Topological insulators with SU(2) Landau levels

TL;DR

This paper develops models of higher-dimensional topological insulators using SU(2) gauge fields, revealing new Landau level structures, boundary states, and quantized 4D quantum Hall effects.

Contribution

It introduces continuum models of 3D and 4D topological insulators with SU(2) gauge fields, generalizing Landau levels and uncovering boundary states and quantized effects.

Findings

Spatially separated helical and Weyl modes in higher dimensions

Presence of stable Fermi surfaces on boundaries

Quantized 4D quantum Hall effect observed

Abstract

We construct continuum models of 3D and 4D topological insulators by coupling spin-1/2 fermions to an SU(2) background gauge field, which is equivalent to a spatially dependent spin-orbit coupling.
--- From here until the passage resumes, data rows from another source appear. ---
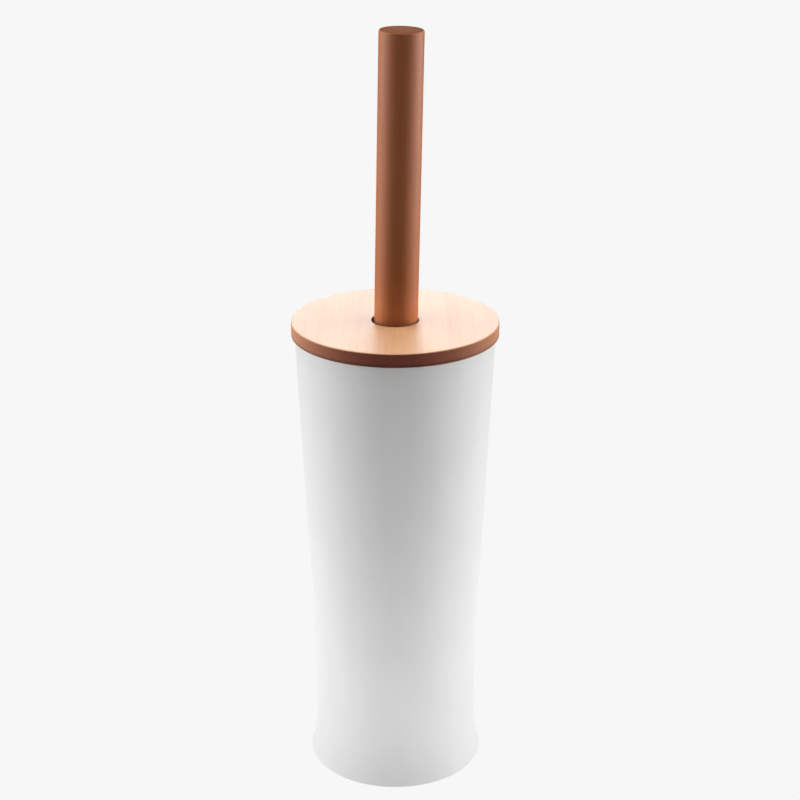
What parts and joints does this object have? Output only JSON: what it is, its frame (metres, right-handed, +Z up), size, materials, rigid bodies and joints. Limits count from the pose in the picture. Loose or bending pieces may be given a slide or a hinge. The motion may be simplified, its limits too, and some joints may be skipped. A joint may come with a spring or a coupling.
{
  "type": "toilet brush holder",
  "caption": "Round tapered canister on a flared foot with a loose disc lid and a lift-out brush whose straight dowel handle passes through the lid.",
  "frame": {"origin": "centre of the canister's foot, on the surface that it stands on", "axes": "+Z up along the canister's axis, -Y to the front; the brush leans 1.1 degrees towards +X"},
  "size_m": [0.1, 0.1, 0.3724],
  "materials": {
    "canister_plastic": "matte white moulded plastic with a very fine texture",
    "lid_bamboo": "carbonised bamboo, laminated from strips, satin lacquer",
    "handle_bamboo": "carbonised bamboo turned to a dowel, satin lacquer",
    "insert_brass": "turned",
    "stud_steel": "rolled thread, bright",
    "core_plastic": "moulded polypropylene",
    "anchor_wire": "flat wire, drawn",
    "bristle": "crimped polypropylene filament"
  },
  "bodies": {
    "holder": {"canister": "canister_plastic"},
    "lid": {"lid": "lid_bamboo"},
    "brush": {"handle": "handle_bamboo", "threaded_insert": "insert_brass", "threaded_stud": "stud_steel", "brush_core": "core_plastic", "tuft_anchors": "anchor_wire", "tuft_row_01": "bristle", "tuft_row_02": "bristle", "tuft_row_03": "bristle", "tuft_row_04": "bristle", "tuft_row_05": "bristle", "tuft_row_06": "bristle", "tuft_row_07": "bristle", "tuft_row_08": "bristle", "tuft_row_09": "bristle", "tuft_row_10": "bristle"}
  },
  "joints": [
    {"name": "lid_lift", "type": "slide", "parent": "holder", "child": "lid", "axis": [0, 0, 1], "range_m": [0, 0.24]},
    {"name": "brush_lift", "type": "slide", "parent": "lid", "child": "brush", "axis": [0.0192, 0, 0.9998], "range_m": [0, 0.102]}
  ]
}
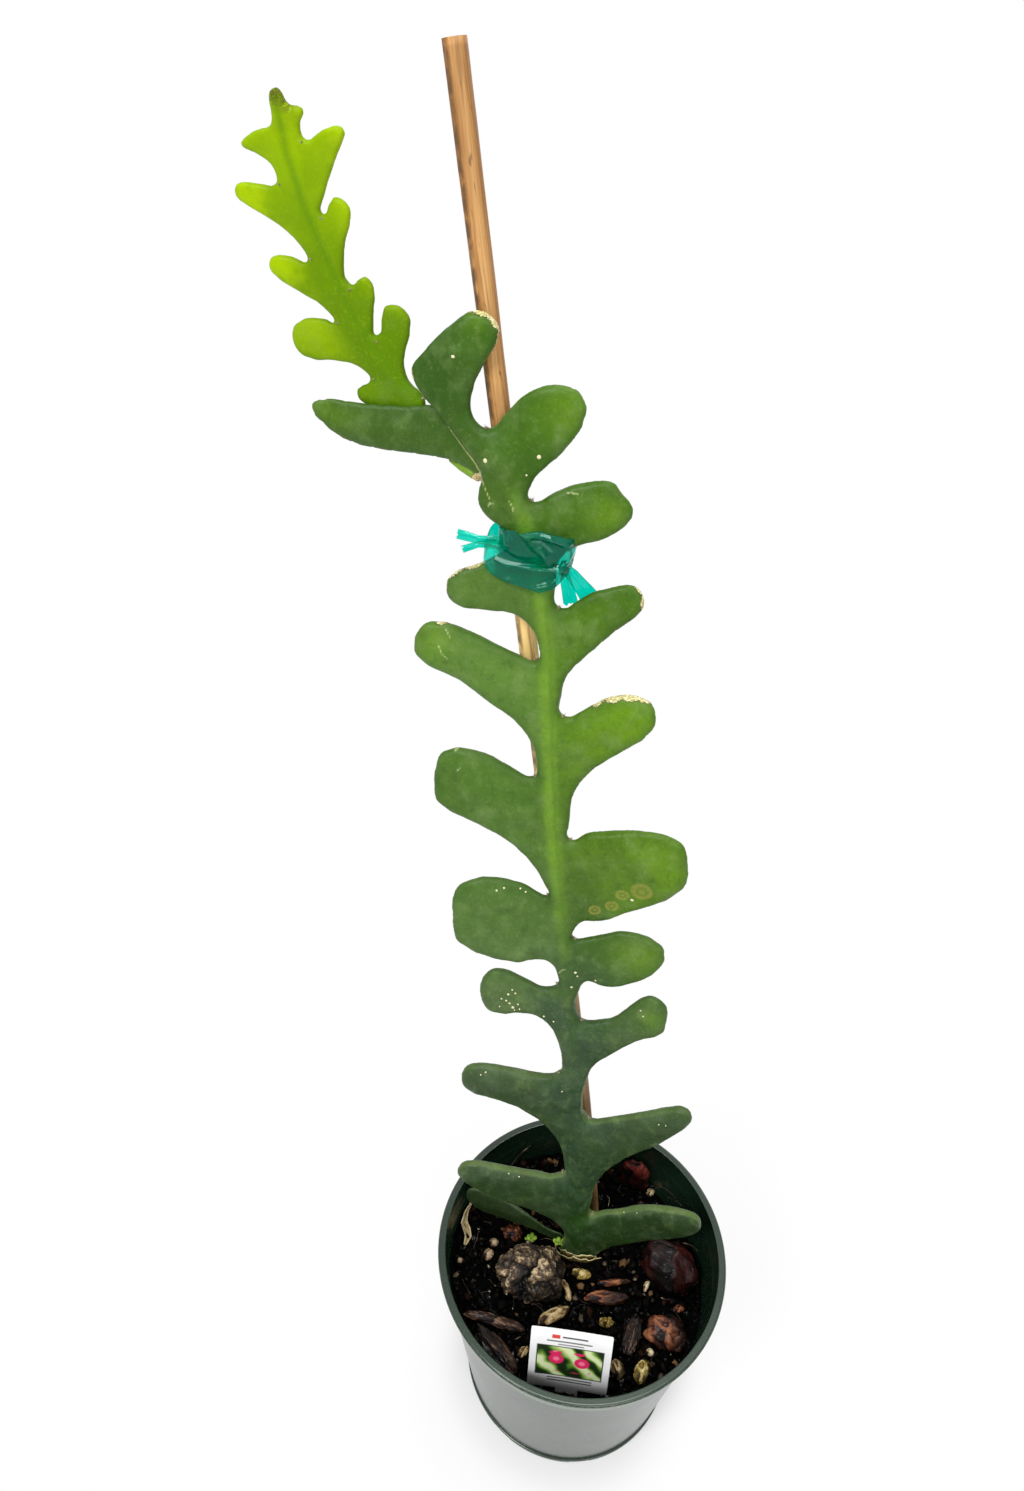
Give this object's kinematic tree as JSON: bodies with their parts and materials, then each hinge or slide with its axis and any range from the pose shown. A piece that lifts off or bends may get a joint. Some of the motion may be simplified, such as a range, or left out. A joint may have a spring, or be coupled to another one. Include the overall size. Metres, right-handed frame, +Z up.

Higher dimensional generalizations of flat Landau levels are obtained in the Landau-like gauge. The 2D helical Dirac modes with opposite helicities and 3D Weyl modes with opposite chiralities are spatially separated along the third and fourth dimensions, respectively. Stable 2D helical Fermi surfaces and 3D chiral Fermi surfaces appear on open boundaries, respectively. The charge pumping in 4D Landau level systems shows quantized 4D quantum Hall effect.